Don Barett, who operates an appliance rental company in Lubbock, said he rented Hinckley a television, and last saw the young man in July 1980, during Hinckley's last days at Tech.
"He's a loner," Barett said. "I never saw the guy with anyone. I saw the guy walking up and down University Avenue with a white bag under his arm carrying hamburgers. He didn't appear dangerous. I don't know; maybe he wants to write a book."
Those who knew Hinckley in earlier days remember few outstanding traits. Jim Francis, operations manager of the Dallas oil firm Brighton Co., and a fundraiser for Gov.

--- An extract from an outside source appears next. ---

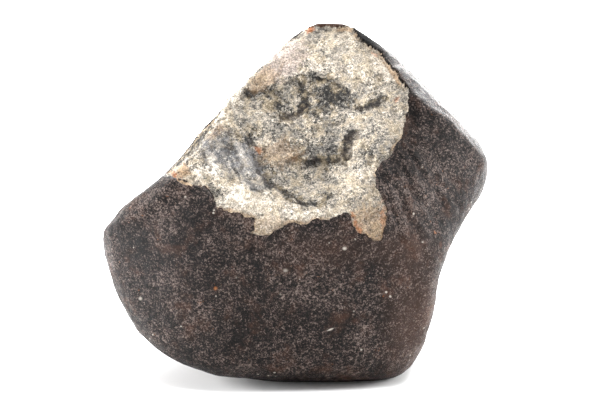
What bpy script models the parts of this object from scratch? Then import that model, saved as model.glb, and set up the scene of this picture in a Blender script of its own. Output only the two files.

Bill Clements, was Hinckley's basketball coach in the fourth through sixth grades.
"As a kid, he was a beautiful looking blond-headed little boy, a wonderful athlete," Francis said. "I don't know what may have happened since then to him, but he was really a leader. He was one of the best athletes on the team, and the best basketball player."
"He was friendly to everyone. He didn't sit off in the corner," says Bill Lierman, sponsor of the Rodeo Club at Highland Park High School. Lierman decsribed Hinckley as "very personable" and "well-mannered."
"He was likeable, laughable, cutting up all the time," Lierman said. "I'm sure he had girlfriends, but I never saw any of them. He was a very nice looking young fellow. If he did have a temper, he didn't display it at all. It seemed like he liked everybody."
The youngest of three children, Hinckley apparently stayed in Texas when the rest of his family moved to Evergreen, Colo., in 1974.
But when he applied for a driver's license in Lubbock in May 1979 he also had a Colorado driver's license. He listed his Lubbock address at that time as 2404 10th St. Department of Public Safety records in Texas indicate Hinckley had no criminal conviction in the state and was involved in no traffic accidents.
Although the DPS found no arrest or accident records on Hinckley as late as the summer of 1980 when Hinckley still lived in Lubbock, it was only a few months later that Hinckley was arrested in Nashville, Tenn.
Arrest at airport
Rep. Bill Alexander, D-Ark., said Hinckley, whose home is now listed as Evergreen, Colo., was arrested by Metropolitan Airport Police in Nashville on Oct. 9, 1980, for carrying three handguns. Carter was having a town hall meeting that day at the Grand Ole Opry. The Associated Press said Reagan was scheduled to make a campaign stop in Memphis, but canceled the appearance. The FBI confirmed the incident, but refused to discuss details.
Bill Brockett, an employee at Snidley Whiplash Pawnshop in Lubbock, said Hinckley bought a .22-caliber pistol from the pawnshop in September 1980. Brockett said that Hinckley may have purchased handguns from two other pawn shops and that they may have been the same weapons confiscated in Nashville.
Reagan was wounded Monday with a .22-caliber pistol outside a Washington hotel just as he was about to enter his limo.
Hinckley bought two identical .22-caliber revolvers in Rocky's Pawn Shop in Dallas on Oct. 3., four days after his Nashville arrest. Federal officials have refused to confirm that the pistol which was confiscated Monday was one of the two weapons bought in Dallas. However, when agents from the Bureau of Alcohol, Tobacco and Firearms fanned out to Lubbock gun shops hours after the assassination attempt, they were asking owners about the same type of .22-caliber revolver purchased in Dallas.
Prior to Monday's violence, the last trace of Hinckley was on March 11 when he pawned a guitar and typewriter in Denver and said he was "going out of town."
The young man was shabbily dressed and "looked like a man down on his luck," said Brent Morris, the clerk at G.I. Joe's Pawn Shop in Denver.
Hinckley's parents issued word through an attorney late Monday afternoon that their son had sought treatment for mental problems. "John has been under recent psychiatric care," according to a statement by Mr. and Mrs. J.W. "Jack" Hinckley which was read by attorney Jim Robinson. "His evaluation did not alert anyone to the seriousness of his condition. We are grieved and heartbroken by this tragedy ... We love our son and we will of course stand by him."